Fifty churches of the Ukrainian Orthodox Church have recently been taken over in Ukraine, Patriarch Kirill of Moscow and All Russia said.
“The situation is very difficult in Ukraine. There is real persecution of the Ukrainian Orthodox Church going on. Fifty churches have recently been taken over. Attacks on churches are taking place continually, priests are being battered […] There is a video in which a priest in his robe is bloodied, he is called an occupant, and he is a Ukrainian who was born in Ukraine and speaks only Ukrainian. He is battered only because he is in the canonical Church, which the local authorities call an occupant Church,” the patriarch said in an interview with Bulgarian journalists before his visit to Bulgaria.
The Patriarch said he regrets the fact that Ukraine is not criticized in the West for violations of human rights and religious freedoms, including “massive violations involving the use of violence. All these things were caught on television and registered in various documents.”

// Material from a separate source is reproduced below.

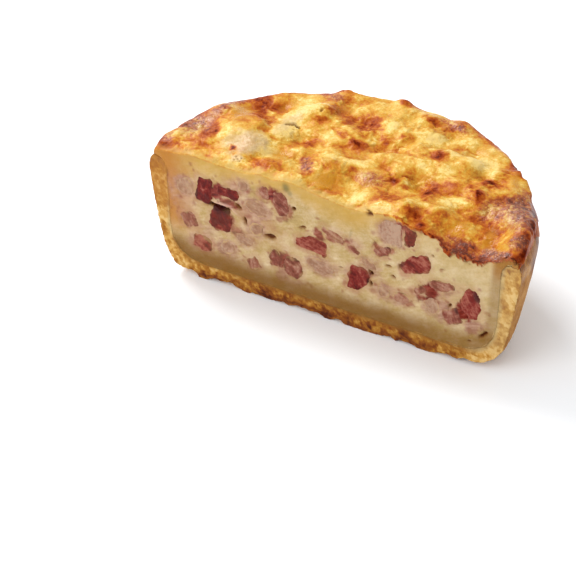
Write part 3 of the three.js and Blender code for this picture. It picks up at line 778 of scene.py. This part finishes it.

Patriarch Kirill said Ukrainian society is currently highly divided, and what is happening in Donbass “is a civil war: one part of Ukraine did not accept what was taking place in the other part.” The only force that has peacekeeping potential is the Ukrainian Orthodox Church, because it has members both in the east and west of the country, he said.
“We do hope that all this political turbulence in Ukraine will pass and the people will have a calm life again, that human rights and religious freedoms will be respected again and the Ukrainian Orthodox Church will continue its service. There is hope for this. We are praying for it,” the patriarch said.